Obviously, there's a conspiracy of silence. Shhh.... don't tell anyone the gays are all unhappy and ill in the head.

Actually, Tartaglia has 2 half points:
  1. There is a link between being gay and mental health. But not the one he thinks. There are higher instances of mental health issues amongst gay people - but that does not prove a causal relationship
  2. There is a large amount of silence on this matter. Something I've bemoaned before, when Attitude magazine clumsily tried to explore the issue.
I'd suggest that societal attitudes to Homosexuality - not least those of the Roman Catholic Church - are a contributory factor to the issue of mental health amongst those who are gay. And for as long as people like Archbishop Tartaglia choose to address the issue in the way he did, the more damage he will do to cause of both Religious Freedom and Equality.
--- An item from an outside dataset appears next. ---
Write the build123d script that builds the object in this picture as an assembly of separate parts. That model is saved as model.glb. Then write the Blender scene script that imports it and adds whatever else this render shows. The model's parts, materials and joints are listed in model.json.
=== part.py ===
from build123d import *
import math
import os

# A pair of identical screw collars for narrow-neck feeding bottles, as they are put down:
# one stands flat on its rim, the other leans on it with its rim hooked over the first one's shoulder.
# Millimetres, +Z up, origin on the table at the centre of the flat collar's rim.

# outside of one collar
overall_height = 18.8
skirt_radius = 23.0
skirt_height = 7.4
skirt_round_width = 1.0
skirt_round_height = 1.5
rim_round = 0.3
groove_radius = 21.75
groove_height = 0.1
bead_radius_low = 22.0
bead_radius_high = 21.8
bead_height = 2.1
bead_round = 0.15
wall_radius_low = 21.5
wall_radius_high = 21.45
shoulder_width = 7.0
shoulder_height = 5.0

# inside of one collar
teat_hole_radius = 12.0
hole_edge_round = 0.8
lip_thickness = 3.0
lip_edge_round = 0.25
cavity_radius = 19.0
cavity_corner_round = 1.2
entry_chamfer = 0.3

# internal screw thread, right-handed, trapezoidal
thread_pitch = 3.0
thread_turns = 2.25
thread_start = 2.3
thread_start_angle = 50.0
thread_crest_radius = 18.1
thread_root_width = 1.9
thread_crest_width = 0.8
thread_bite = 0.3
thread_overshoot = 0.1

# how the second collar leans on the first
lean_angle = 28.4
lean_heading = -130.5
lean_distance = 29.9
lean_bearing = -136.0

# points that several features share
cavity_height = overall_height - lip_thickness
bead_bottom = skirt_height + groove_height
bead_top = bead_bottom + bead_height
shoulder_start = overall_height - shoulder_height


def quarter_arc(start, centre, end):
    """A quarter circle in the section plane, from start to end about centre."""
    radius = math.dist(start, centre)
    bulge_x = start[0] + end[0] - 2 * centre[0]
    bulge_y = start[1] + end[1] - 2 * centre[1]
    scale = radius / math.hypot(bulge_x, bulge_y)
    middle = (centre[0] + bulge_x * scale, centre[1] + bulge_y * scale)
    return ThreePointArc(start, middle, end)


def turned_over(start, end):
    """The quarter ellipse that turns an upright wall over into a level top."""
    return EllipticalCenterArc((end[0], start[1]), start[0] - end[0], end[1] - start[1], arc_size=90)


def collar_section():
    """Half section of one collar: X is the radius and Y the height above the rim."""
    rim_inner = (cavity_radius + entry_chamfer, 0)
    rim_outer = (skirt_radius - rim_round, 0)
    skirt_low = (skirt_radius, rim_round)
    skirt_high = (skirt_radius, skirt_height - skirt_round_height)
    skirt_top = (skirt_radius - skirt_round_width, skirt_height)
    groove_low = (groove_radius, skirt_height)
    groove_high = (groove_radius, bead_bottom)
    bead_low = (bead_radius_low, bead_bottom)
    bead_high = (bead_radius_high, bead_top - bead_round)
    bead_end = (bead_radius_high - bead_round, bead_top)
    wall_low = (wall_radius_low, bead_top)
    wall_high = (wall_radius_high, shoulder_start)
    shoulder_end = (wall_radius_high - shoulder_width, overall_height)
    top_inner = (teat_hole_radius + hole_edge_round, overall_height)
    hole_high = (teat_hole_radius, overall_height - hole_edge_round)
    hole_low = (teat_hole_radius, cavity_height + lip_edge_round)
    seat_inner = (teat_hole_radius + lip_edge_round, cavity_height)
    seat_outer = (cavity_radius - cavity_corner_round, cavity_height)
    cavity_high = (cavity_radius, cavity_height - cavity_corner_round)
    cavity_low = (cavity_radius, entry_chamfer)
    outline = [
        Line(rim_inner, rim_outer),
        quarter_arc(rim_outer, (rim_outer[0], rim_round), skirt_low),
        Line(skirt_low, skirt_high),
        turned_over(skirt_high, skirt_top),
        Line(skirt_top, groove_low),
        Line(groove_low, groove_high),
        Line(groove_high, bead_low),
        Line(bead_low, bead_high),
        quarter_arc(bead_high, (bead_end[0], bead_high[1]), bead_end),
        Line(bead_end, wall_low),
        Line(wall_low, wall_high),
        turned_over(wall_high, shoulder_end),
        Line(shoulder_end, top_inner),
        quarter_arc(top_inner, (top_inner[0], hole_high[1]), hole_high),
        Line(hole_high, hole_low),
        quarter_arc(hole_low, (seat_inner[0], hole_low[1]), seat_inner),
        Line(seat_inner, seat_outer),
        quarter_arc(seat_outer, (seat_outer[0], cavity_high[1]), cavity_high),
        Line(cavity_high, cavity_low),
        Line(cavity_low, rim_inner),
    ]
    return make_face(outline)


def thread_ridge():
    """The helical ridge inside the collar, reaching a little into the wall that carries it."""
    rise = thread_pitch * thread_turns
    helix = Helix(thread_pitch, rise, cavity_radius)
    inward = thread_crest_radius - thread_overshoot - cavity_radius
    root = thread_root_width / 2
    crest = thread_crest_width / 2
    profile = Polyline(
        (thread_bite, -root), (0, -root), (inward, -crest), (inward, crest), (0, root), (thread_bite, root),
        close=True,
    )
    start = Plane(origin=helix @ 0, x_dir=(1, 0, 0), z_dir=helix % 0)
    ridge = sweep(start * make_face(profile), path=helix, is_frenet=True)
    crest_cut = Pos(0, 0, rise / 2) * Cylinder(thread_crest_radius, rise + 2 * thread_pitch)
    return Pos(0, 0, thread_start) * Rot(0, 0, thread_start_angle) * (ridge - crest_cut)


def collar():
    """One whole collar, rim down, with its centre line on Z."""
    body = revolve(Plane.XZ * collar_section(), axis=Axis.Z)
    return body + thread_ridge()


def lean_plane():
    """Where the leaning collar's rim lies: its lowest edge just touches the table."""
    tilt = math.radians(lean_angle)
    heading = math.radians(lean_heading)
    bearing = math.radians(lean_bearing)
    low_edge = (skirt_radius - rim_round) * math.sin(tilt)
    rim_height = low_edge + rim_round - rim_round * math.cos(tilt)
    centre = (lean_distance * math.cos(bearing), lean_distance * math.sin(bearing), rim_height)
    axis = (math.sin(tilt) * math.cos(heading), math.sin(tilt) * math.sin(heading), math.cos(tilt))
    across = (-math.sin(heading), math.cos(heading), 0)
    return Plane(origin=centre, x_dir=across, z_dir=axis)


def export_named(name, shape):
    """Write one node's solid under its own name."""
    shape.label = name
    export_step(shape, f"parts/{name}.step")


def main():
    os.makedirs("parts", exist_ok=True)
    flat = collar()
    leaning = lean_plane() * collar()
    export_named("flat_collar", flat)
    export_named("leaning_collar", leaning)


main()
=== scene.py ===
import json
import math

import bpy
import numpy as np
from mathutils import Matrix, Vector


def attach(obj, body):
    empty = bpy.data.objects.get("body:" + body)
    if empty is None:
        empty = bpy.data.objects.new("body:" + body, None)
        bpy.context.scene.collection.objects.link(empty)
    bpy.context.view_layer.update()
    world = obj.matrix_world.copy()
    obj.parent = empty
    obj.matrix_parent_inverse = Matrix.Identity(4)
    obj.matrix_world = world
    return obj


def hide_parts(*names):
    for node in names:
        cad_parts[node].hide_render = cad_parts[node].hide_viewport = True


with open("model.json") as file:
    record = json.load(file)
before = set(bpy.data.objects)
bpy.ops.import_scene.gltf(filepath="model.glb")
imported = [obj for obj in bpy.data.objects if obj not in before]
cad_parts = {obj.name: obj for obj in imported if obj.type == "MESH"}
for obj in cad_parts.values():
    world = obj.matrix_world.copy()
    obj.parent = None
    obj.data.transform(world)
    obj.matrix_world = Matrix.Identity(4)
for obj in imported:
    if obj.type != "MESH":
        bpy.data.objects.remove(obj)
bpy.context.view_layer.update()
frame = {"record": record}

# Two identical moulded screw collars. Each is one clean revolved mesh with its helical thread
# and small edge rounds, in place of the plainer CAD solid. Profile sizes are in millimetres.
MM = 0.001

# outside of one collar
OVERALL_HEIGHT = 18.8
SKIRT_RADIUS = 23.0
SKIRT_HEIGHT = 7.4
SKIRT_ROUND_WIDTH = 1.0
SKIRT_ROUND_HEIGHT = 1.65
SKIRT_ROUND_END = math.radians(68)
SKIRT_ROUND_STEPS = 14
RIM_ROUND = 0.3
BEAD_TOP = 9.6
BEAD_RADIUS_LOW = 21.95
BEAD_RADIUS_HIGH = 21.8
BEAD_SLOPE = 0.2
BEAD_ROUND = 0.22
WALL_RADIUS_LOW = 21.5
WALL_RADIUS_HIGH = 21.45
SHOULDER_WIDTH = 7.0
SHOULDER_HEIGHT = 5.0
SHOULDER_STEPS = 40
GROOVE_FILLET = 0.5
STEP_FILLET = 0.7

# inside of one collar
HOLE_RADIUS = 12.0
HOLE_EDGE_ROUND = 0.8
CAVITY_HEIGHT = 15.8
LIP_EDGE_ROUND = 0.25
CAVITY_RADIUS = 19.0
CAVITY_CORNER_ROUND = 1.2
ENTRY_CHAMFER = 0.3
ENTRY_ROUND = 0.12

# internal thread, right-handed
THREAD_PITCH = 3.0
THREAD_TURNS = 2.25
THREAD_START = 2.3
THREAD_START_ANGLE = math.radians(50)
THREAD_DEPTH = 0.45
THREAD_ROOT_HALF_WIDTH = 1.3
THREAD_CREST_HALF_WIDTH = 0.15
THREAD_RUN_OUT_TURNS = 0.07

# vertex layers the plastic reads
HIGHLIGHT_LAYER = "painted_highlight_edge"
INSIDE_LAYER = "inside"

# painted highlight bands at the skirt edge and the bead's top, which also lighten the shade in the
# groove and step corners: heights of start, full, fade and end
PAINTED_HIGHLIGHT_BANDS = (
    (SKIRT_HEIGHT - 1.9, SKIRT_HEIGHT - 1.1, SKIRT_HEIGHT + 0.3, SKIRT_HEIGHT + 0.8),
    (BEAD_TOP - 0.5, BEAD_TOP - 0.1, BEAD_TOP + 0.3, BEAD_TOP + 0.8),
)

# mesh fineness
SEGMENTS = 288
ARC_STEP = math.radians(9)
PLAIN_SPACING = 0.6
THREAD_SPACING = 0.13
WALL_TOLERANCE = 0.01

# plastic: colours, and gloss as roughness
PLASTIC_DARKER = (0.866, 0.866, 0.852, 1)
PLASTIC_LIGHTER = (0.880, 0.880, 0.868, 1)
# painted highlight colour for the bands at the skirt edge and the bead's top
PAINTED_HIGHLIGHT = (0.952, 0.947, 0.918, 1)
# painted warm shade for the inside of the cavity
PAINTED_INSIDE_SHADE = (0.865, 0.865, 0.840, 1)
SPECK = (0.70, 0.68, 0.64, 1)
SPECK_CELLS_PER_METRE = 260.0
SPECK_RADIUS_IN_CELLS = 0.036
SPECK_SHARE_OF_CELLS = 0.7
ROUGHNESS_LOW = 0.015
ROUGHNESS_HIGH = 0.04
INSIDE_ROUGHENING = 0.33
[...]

Meanwhile, the Scottish Government has today published plans for Equal Marriage despite the campaigning of the Roman Catholic Church and others. It's a move that will do more for Religious Freedom and Equality than any amount of misinformed moralising and demonising ever will.

Andrew

1 comment:

Raybeard said...

Can't add anything to what you say, Andrew.

Of course, I'm pleased with the Scottish Government's announcement today, but is there some good reason why its implementation has to wait until 2015? Another 2 or 3 years is only giving the anti-gay Churches yet more time to gather yet more forces and to spend more money (which could be far better spent on compensating certain of the R.C. Church's victims) in order to scupper the whole thing. I won't feel able to relax until new laws come into force - throughout the entire U.K.